• [Work to do]
Give back the exact lines spanning from the line with "for piece_name, make" to the line with "NODES[node].hide_render = NODES[node].hide_viewport", with both of those lines included and no others.

--- start of Supplied material ---

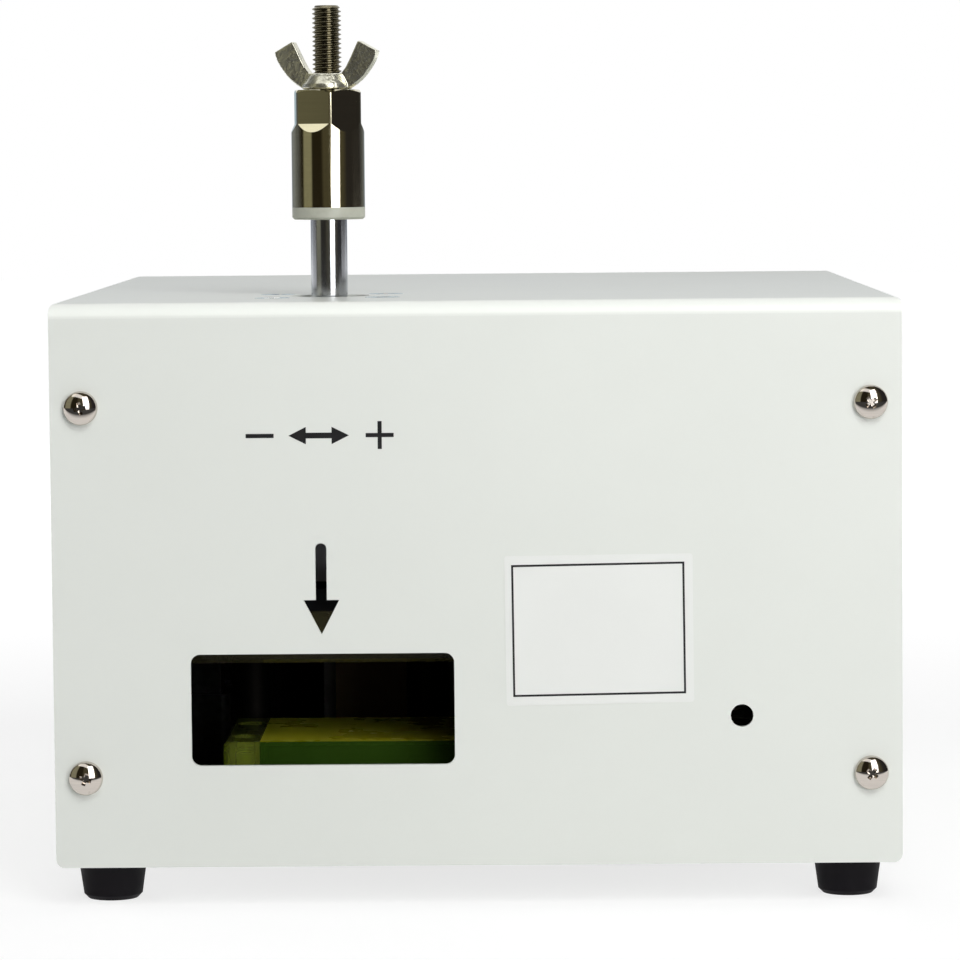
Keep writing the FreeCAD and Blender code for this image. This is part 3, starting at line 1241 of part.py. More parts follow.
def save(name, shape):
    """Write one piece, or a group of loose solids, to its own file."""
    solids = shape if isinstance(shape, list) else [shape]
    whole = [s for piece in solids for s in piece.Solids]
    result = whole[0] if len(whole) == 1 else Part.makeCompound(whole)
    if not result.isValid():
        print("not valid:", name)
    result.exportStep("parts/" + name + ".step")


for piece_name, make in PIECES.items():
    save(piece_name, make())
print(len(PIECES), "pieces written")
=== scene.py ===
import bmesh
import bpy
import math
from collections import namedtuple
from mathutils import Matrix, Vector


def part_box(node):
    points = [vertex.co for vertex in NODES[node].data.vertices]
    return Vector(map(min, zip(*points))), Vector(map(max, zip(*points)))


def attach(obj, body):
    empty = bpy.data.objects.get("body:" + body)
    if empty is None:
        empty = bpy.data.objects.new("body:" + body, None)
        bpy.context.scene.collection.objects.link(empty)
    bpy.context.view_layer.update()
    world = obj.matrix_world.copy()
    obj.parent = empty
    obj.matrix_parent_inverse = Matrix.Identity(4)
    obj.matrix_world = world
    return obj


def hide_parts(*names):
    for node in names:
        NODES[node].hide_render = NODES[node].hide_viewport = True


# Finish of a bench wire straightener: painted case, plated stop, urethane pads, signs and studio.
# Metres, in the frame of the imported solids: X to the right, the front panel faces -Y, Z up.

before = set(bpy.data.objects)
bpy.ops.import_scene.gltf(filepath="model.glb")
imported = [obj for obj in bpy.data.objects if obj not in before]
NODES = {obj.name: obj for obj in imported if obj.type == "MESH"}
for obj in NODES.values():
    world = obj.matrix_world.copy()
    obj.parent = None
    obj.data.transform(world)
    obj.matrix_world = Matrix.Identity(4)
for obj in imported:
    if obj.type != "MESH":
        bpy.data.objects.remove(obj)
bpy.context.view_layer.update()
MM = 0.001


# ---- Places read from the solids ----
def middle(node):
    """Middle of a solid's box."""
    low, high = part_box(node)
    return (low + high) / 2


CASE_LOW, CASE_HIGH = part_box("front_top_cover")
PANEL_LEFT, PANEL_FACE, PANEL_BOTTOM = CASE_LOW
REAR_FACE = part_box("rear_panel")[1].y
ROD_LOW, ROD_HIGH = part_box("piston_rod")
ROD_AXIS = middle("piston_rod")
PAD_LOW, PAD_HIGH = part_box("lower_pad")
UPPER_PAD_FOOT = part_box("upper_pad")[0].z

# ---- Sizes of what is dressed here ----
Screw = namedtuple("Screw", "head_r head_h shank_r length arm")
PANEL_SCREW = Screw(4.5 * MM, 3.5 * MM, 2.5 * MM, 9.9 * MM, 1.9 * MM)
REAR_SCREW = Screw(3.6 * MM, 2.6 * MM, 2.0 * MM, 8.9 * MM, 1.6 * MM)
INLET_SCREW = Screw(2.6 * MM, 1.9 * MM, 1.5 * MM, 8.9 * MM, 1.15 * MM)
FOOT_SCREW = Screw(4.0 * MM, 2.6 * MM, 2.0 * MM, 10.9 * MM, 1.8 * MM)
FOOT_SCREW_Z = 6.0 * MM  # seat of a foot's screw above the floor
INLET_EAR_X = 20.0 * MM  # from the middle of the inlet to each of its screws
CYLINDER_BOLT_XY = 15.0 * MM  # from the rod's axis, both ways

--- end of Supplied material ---
--- start of Supplied material ---

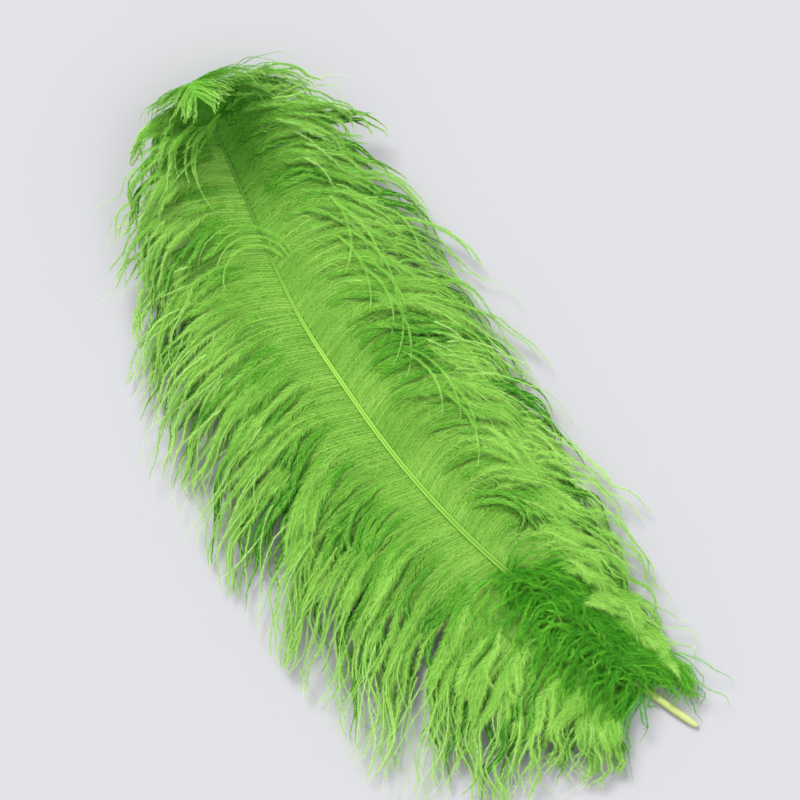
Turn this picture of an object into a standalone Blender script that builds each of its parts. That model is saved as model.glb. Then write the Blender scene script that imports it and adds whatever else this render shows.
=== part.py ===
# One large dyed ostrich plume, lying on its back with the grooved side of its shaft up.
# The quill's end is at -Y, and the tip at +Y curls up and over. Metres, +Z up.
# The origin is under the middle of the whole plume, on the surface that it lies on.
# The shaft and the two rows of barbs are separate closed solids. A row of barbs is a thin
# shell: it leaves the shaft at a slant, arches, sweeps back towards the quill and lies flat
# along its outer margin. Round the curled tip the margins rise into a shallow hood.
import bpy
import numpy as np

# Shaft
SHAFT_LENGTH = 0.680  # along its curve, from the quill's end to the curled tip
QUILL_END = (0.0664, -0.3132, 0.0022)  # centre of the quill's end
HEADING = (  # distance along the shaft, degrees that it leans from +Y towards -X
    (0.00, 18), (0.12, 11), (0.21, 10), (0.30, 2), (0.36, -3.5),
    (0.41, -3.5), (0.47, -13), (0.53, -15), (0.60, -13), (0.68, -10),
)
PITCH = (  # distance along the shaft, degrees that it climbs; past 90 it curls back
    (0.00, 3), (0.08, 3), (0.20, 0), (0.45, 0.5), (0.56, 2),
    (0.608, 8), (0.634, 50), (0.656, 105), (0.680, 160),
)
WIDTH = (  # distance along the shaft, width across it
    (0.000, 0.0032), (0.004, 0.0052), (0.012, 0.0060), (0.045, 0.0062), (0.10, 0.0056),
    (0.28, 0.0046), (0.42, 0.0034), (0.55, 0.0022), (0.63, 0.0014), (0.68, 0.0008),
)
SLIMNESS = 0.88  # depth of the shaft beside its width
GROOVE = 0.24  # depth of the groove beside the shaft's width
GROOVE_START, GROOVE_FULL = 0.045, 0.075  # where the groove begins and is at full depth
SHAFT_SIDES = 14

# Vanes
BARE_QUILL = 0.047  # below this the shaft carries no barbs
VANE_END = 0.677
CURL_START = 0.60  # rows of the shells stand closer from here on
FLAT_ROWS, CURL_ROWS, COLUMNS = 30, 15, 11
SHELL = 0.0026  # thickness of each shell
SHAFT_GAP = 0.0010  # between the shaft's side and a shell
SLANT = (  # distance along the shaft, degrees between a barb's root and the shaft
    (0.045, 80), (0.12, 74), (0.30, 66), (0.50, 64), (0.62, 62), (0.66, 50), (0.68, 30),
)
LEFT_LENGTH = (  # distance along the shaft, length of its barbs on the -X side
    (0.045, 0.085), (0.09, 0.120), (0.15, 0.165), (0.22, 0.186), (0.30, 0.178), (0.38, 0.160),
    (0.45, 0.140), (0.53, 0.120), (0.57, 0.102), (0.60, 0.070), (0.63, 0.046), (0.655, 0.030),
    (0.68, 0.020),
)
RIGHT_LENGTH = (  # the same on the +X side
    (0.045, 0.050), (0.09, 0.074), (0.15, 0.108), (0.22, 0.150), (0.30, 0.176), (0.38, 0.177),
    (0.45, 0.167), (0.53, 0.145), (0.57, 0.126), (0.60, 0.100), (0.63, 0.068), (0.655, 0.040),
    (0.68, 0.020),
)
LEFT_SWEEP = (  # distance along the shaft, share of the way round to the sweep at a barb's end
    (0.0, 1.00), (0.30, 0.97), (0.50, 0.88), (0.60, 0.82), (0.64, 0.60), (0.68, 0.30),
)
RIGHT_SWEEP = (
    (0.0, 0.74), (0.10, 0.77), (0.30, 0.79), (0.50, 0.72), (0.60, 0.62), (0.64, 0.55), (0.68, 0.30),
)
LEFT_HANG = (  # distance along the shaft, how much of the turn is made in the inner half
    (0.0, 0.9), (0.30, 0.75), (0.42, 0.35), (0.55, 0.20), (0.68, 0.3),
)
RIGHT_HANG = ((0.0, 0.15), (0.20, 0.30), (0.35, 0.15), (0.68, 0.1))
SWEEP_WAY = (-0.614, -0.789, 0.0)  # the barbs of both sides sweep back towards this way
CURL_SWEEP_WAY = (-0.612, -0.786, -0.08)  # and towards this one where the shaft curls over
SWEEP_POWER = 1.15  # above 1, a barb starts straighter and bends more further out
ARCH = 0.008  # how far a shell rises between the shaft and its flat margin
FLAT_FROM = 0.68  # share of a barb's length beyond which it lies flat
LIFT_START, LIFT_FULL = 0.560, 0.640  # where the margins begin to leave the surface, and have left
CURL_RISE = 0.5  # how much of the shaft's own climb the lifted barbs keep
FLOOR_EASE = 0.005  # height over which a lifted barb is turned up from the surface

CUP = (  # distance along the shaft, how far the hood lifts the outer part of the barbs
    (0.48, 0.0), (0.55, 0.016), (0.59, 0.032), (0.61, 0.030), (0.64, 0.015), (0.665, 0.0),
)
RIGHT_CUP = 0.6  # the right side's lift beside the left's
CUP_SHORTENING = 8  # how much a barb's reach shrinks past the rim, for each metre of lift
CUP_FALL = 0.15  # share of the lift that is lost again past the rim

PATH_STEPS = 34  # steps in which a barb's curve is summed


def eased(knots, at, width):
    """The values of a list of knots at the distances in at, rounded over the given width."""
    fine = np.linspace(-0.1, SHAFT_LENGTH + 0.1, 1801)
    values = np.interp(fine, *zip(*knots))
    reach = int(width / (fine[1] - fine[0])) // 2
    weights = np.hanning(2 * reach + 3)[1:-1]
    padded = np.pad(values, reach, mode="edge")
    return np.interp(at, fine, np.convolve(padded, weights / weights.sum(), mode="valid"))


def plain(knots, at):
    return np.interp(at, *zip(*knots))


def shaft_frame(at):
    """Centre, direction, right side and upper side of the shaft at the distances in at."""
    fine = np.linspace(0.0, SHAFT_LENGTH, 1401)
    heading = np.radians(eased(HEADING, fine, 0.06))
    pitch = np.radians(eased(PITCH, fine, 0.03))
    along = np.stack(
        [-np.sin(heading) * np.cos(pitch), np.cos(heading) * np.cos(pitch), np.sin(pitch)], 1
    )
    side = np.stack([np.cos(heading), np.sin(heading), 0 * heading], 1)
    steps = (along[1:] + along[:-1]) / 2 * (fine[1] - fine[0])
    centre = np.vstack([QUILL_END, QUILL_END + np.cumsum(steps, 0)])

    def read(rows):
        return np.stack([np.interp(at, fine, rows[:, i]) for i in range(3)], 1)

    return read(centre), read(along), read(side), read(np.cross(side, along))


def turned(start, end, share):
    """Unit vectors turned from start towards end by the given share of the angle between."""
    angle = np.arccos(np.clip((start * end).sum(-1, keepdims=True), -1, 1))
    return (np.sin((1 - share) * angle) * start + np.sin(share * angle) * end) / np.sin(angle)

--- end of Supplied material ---
--- start of Supplied material ---

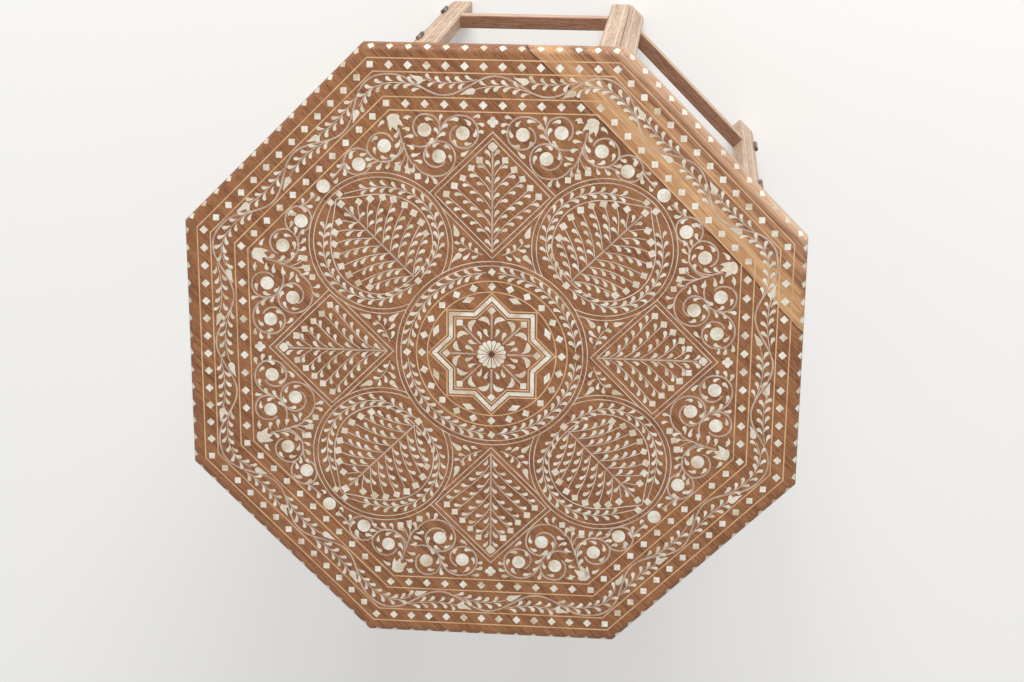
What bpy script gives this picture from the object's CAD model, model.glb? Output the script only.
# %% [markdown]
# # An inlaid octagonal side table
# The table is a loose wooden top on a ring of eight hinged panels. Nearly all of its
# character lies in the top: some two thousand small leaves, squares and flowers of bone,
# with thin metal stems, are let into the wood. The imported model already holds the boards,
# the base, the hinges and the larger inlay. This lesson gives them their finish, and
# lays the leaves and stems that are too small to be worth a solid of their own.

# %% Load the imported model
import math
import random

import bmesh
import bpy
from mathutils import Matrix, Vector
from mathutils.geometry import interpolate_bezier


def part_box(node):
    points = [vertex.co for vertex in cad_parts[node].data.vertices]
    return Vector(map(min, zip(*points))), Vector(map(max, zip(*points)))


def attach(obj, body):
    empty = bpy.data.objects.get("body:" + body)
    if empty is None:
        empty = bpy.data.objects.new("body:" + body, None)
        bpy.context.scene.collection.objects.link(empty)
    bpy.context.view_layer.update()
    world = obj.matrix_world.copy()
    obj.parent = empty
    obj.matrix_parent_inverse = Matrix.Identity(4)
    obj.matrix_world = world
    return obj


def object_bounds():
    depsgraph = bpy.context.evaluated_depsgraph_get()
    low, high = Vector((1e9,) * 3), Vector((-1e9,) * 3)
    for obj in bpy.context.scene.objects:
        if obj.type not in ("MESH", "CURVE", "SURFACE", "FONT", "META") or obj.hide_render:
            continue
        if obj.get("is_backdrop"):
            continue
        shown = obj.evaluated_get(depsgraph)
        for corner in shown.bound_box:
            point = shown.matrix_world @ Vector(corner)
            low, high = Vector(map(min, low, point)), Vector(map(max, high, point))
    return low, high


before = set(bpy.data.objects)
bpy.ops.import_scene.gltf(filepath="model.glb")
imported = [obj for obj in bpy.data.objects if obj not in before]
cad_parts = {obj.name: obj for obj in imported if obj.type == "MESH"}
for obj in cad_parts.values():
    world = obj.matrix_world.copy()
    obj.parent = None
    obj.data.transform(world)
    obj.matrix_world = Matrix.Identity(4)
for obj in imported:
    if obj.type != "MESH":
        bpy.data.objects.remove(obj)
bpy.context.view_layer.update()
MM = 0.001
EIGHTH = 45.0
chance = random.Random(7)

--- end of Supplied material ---

• [Problem solution]
for piece_name, make in PIECES.items():
    save(piece_name, make())
print(len(PIECES), "pieces written")
=== scene.py ===
import bmesh
import bpy
import math
from collections import namedtuple
from mathutils import Matrix, Vector


def part_box(node):
    points = [vertex.co for vertex in NODES[node].data.vertices]
    return Vector(map(min, zip(*points))), Vector(map(max, zip(*points)))


def attach(obj, body):
    empty = bpy.data.objects.get("body:" + body)
    if empty is None:
        empty = bpy.data.objects.new("body:" + body, None)
        bpy.context.scene.collection.objects.link(empty)
    bpy.context.view_layer.update()
    world = obj.matrix_world.copy()
    obj.parent = empty
    obj.matrix_parent_inverse = Matrix.Identity(4)
    obj.matrix_world = world
    return obj


def hide_parts(*names):
    for node in names:
        NODES[node].hide_render = NODES[node].hide_viewport = True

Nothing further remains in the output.